AU School of Public Affairs Professorial Lecturer Jane Palmer has been selected for a Victim Research-to-Practice Fellowship to study the civil and legal needs of sexual assault survivors in partnership with the Victim Rights Law Center (VRLC) headquartered in Boston, Massachusetts. She will receive $15,000 through the Center for Victim Research, which was created to meet the need for increased statistical data, evidence-based practices, and program evaluation to guide victim service providers, policymakers, and funders.

Palmer will use the funding to study the innovative work of the VRLC. The nonprofit organization is the first in the country to focus on providing free legal assistance to sexual assault survivors in the critical areas of privacy, safety, housing, employment, education, and immigration.

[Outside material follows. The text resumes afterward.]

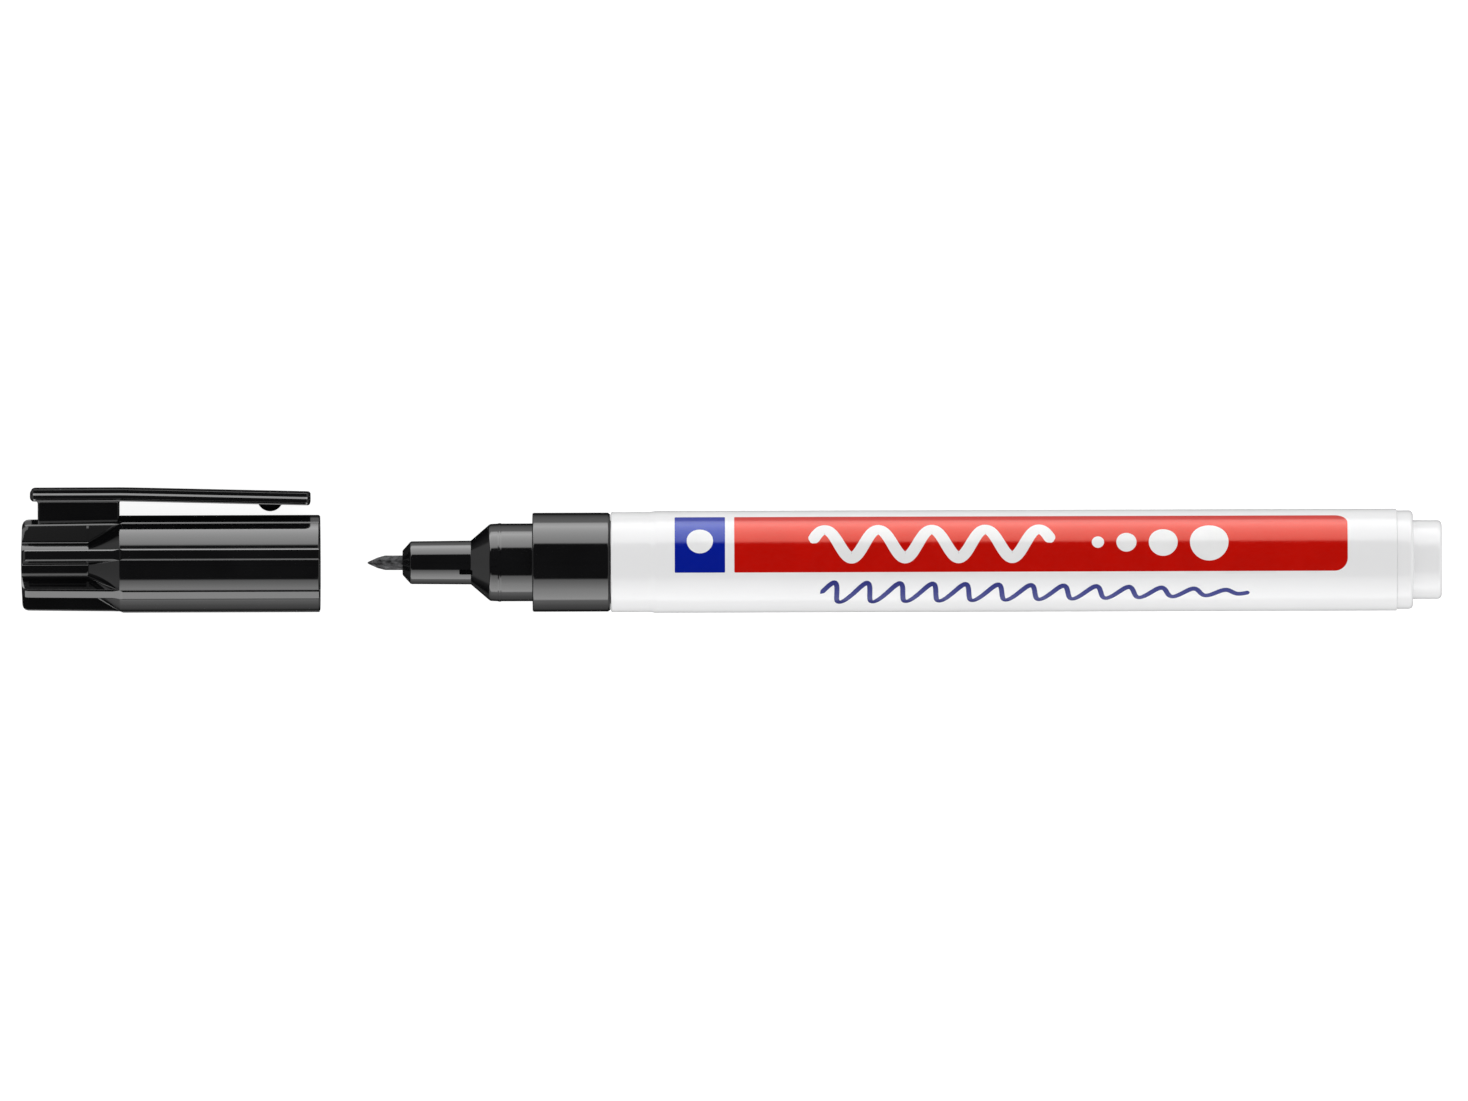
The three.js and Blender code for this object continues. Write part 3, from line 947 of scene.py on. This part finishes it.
# How bright the studio looks in a reflection, by the height in degrees above the horizon
CLIP_SIDE_BOX = (
    (-62, 0.02), (-54, 0.2), (-37, 0.8), (-20, 1.6), (-15, 5.0), (-4, 7.2), (10, 6.4),
    (32, 5.2), (41, 4.4), (45, 0.05),
)
FAR_SIDE_BOX = (
    (-60, 0.02), (-46, 0.24), (-29, 0.6), (-17, 1.2), (-9, 1.6), (-4, 4.8), (10, 4.8),
    (24, 4.5), (38, 3.3), (50, 2.2), (54, 0.05),
)
NIB_END = ((-50, 0.02), (-12, 0.15), (-7, 0.6), (9, 0.72), (25, 0.6), (36, 0.05))
REAR_END = ((-50, 0.02), (-12, 0.15), (-7, 0.5), (25, 0.7), (36, 0.05))
BRIGHTEST = 8


class PanelTree:
    """The node tree of the studio's glow, made of panels that stand in some headings only."""

    def __init__(self, material):
        self.nodes, self.links = material.node_tree.nodes, material.node_tree.links
        self.nodes.remove(next(n for n in self.nodes if n.type == "BSDF_PRINCIPLED"))
        place = self.node("ShaderNodeTexCoord").outputs["Object"]
        direction = self.parts(self.vector("NORMALIZE", place))
        self.height = self.window(direction["Z"], -1, 1)
        flat = self.vector("MULTIPLY", place, factor=(1, 1, 0))
        heading = self.parts(self.vector("NORMALIZE", flat))
        self.along, self.across = heading["X"], heading["Y"]

    def node(self, kind, *sources, operation=None):
        """A new node, with its first inputs joined to the sources."""
        made = self.nodes.new(kind)
        if operation:
            made.operation = operation
        for source, socket in zip(sources, made.inputs):
            self.links.new(source, socket)
        return made

    def vector(self, operation, source, factor=None):
        """A vector normalised, or multiplied by a factor."""
        made = self.node("ShaderNodeVectorMath", source, operation=operation)
        if factor:
            made.inputs[1].default_value = factor
        return made.outputs["Vector"]

    def parts(self, vector):
        """A vector's X, Y and Z."""
        return self.node("ShaderNodeSeparateXYZ", vector).outputs

    def window(self, source, start, end):
        """0 up to start, and 1 past end."""
        made = self.node("ShaderNodeMapRange", source)
        made.inputs["From Min"].default_value = start
        made.inputs["From Max"].default_value = end
        return made.outputs["Result"]

    def panel(self, stops, fade):
        """A panel's brightness by height, where fade says that it stands."""
        ramp = self.node("ShaderNodeValToRGB", self.height)
        elements = ramp.color_ramp.elements
        for _ in stops[2:]:
            elements.new(0.5)
        for element, (degrees, light) in zip(elements, stops):
            element.position = (1 + math.sin(math.radians(degrees))) / 2
            element.color = [light / BRIGHTEST] * 3 + [1]
        shown = self.node("ShaderNodeMath", ramp.outputs["Color"], fade, operation="MULTIPLY")
        return shown.outputs["Value"]

    def glow(self, panels):
        """Joins the sum of the panels to the material's output."""
        total = panels[0]
        for one in panels[1:]:
            total = self.node("ShaderNodeMath", total, one, operation="ADD").outputs["Value"]
        emission = self.node("ShaderNodeEmission", total)
        emission.inputs["Strength"].default_value = BRIGHTEST
        output = next(n for n in self.nodes if n.type == "OUTPUT_MATERIAL")
        self.links.new(emission.outputs["Emission"], output.inputs["Surface"])


def make_studio():
    """What glossy surfaces reflect: a soft box on each long side and a pale wall at each end.

    It is a great sphere that lights nothing else, so the reflections don't depend on the light."""
    bm = bmesh.new()
    bmesh.ops.create_icosphere(bm, subdivisions=4, radius=3000)
    studio = finish_mesh("studio", bm)
    material = bpy.data.materials.new("studio_light")
    material.use_nodes = True
    tree = PanelTree(material)
    # Each panel fades in between two values of the heading's share along or across the marker
    tree.glow([
        tree.panel(CLIP_SIDE_BOX, tree.window(tree.across, 0.70, 0.76)),
        tree.panel(FAR_SIDE_BOX, tree.window(tree.across, -0.70, -0.76)),
        tree.panel(NIB_END, tree.window(tree.along, -0.74, -0.82)),
        tree.panel(REAR_END, tree.window(tree.along, 0.80, 0.88)),
    ])
    material.cycles.emission_sampling = "NONE"
    studio.data.materials.append(material)
    studio.visible_camera = False
    studio.visible_diffuse = False
    studio.visible_transmission = False
    studio.visible_shadow = False


def make_world():
    """Soft light from all round, a little brighter near the horizon, that gloss doesn't see."""
    world = bpy.data.worlds.new("soft_light")
    world.use_nodes = True
    bpy.context.scene.world = world
    world.cycles_visibility.glossy = False
    nodes, links = world.node_tree.nodes, world.node_tree.links
    direction = nodes.new("ShaderNodeTexCoord").outputs["Generated"]
    split = nodes.new("ShaderNodeSeparateXYZ")
    links.new(direction, split.inputs["Vector"])
    ramp = nodes.new("ShaderNodeValToRGB")
    links.new(split.outputs["Z"], ramp.inputs["Fac"])
    horizon, top = ramp.color_ramp.elements
    horizon.position, horizon.color = 0.05, (1.08, 1.08, 1.08, 1)
    top.position, top.color = 0.9, (0.79, 0.79, 0.79, 1)
    links.new(ramp.outputs["Color"], nodes["Background"].inputs["Color"])


def make_camera():
    """Straight over the marker through a very long lens, leaning a little to the clip's side."""
    frame_width = 167.7 * MM
    middle = Vector((-80.83 * MM, 1.28 * MM, 0))
    lean, roll = math.radians(-2.2), math.radians(-0.18)
    data = bpy.data.cameras.new("camera")
    data.lens = 1000
    data.sensor_width = 36
    data.clip_end = 20
    distance = frame_width * data.lens / data.sensor_width
    turn = Matrix.Rotation(lean, 4, "X") @ Matrix.Rotation(roll, 4, "Z")
    camera = bpy.data.objects.new("camera", data)
    camera.matrix_world = Matrix.Translation(middle) @ turn @ Matrix.Translation((0, 0, distance))
    bpy.context.scene.collection.objects.link(camera)
    bpy.context.scene.camera = camera


make_floor()
make_studio()
make_world()
make_camera()
bpy.context.scene.view_settings.view_transform = "Standard"

bpy.context.view_layer.update()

“Within my area of research related to the legal and policy responses to violence against women, I see this as a very promising and under-researched area,” says Palmer, director of the Community-Based Research Scholars Program at AU, with whom VRLC shared approximately 300 redacted cases. “I want to learn from these files about the challenges and benefits associated with these kinds of legal services.”

The purpose of the fellowship is to encourage collaboration between victim researchers and service providers to improve assistance and services for victims of crime. The fellowship will allow Palmer to hire a research assistant to help with qualitative case review to complement earlier quantitative research supported by a 2015 Faculty Research Support grant from AU. Through their mixed-methods analysis, the researchers hope to gain a better understanding of the extent to which these services are helpful by understanding survivors’ experiences in seeking these services, discerning patterns in how long cases take, and determining whether victims received the resolution they were seeking. The project is focused on cross-learning, in which Palmer will participate in professional development offered by VRLC and share her knowledge and skills related to research and evaluation with the organization.

“We are honored to partner with Dr. Palmer to analyze the true impact civil legal services can have on stabilizing the lives of sexual assault survivors post-assault,” says VRLC’s Executive Director Stacy Malone.

Palmer plans to turn the research results into a report for practitioners as well as user-friendly fact sheets, webinars, podcasts, and peer-reviewed journal articles about this unique approach to helping survivors utilize civil legal remedies in the aftermath of sexual assault.

“I hope it will encourage other organizations or attorneys to expand their services and educate survivors that these are options available beyond the criminal legal system,” says Palmer.